A change is coming to fasteners spurred by the needs to lower automotive recall and warranty costs, reduce weight and environmental impact, and raise fuel efficiency numbers. A new report, which profiles Emhart Teknologies and other industry leaders, forecasts a growing automotive fastener market to reach $12.2 billion by 2012.
Fastener failure is one of the leading causes of vehicle recall in North America and Europe. The typical threaded joint, produced by a standard nut and bolt, has existed since the 19th century. When a fastener loses its clamp load, it no longer does its job and safety, recall, or warranty issues occur. Locking devices from wires and washers to chemical and drypatch adhesives are commonly added to retain clamp load. These methods do not always hold up under shock, vibration, or temperature extremes.

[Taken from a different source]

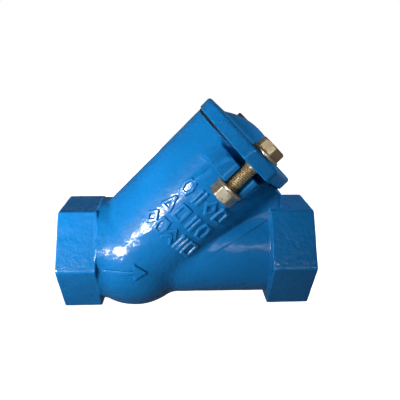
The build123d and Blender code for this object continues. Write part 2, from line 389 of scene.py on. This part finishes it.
# ---------------------------------------------------------------- uneven cast skin
SKIN_INSET = 0.1  # keeps the uneven skin inside the CAD model's box
BODY_WAVINESS = 0.06
COVER_WAVINESS = 0.05


def between(t, low, high):
    return (t > low) & (t < high)


def waviness(x, y, z, size, seed):
    """A gentle unevenness of unit height, as a sum of sine waves in random directions."""
    rng = np.random.default_rng(seed)
    total = np.zeros(np.broadcast(x, y, z).shape)
    for _ in range(9):
        direction = rng.normal(size=3)
        direction /= np.linalg.norm(direction)
        wave = 2 * pi / (size * rng.uniform(0.7, 1.6))
        phase = rng.uniform(0, 2 * pi)
        total += np.sin((x * direction[0] + y * direction[1] + z * direction[2]) * wave + phase)
    return total / 5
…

Among the automotive alternatives (hybrid, all-electric, and so on) clean diesel puts added strain on fasteners due to its added torque in the drivetrain and added heat and vibration in the turbocharged powertrain and chassis.
To assure joint integrity in these critical areas while preventing safety, warranty, or recall issues, automotive engineers are turning to an innovative fastener called Spiralock.
Traditional locking fasteners do not address a basic design problem with the standard 60-degree thread form: that the gap between the crest of the male and female threads can lead to vibration-induced thread loosening. Stress concentration and fatigue at the first few engaged threads is also a problem, along with an increased probability of shear, especially in soft metals, due to itstendency toward axial loading. Temperature extremes can also expand or contract surfaces and materials, potentially compromising joint integrity.
The Spiralock locking fastener has a re-engineered thread form that adds a 30-degree wedge ramp at the root of the thread which mates with standard 60-degree male thread fasteners.
The wedge ramp allows the bolt to spin freely relative to female threads until clamp load is applied. The crests of the standard male thread form are then drawn tightly against the wedge ramp, eliminating radial clearances and creating a continuous spiral line contact along the entire length of the thread engagement. This continuous line contact spreads the clamp force more evenly over all engaged threads, improving resistance to vibration loosening, axial-torsion loading, joint fatigue, and temperature extremes.
The Spiralock locking fastener has been validated in published test studies at leading institutions including MIT, the Goddard Space Flight Center, Lawrence Livermore National Laboratory, and British Aerospace. It has been used in extreme fastening applications with virtually no chance of recall: from the main engines of NASA’s Space Shuttle; to the Saturn Cassini orbiter and Titan Huygens probe; to medical implants, artificial limbs, and heart pumps.
The fastener’s full contact along the entire engaged length of the thread reduces thread galling, or microwelding, especially in the heat-resistant nickel alloys. Fasteners can be reused up to 50 times, simplifying installation and maintenance. And it makes the thread form self-centering, which eases the balancing of high RPM diesel and turbo systems.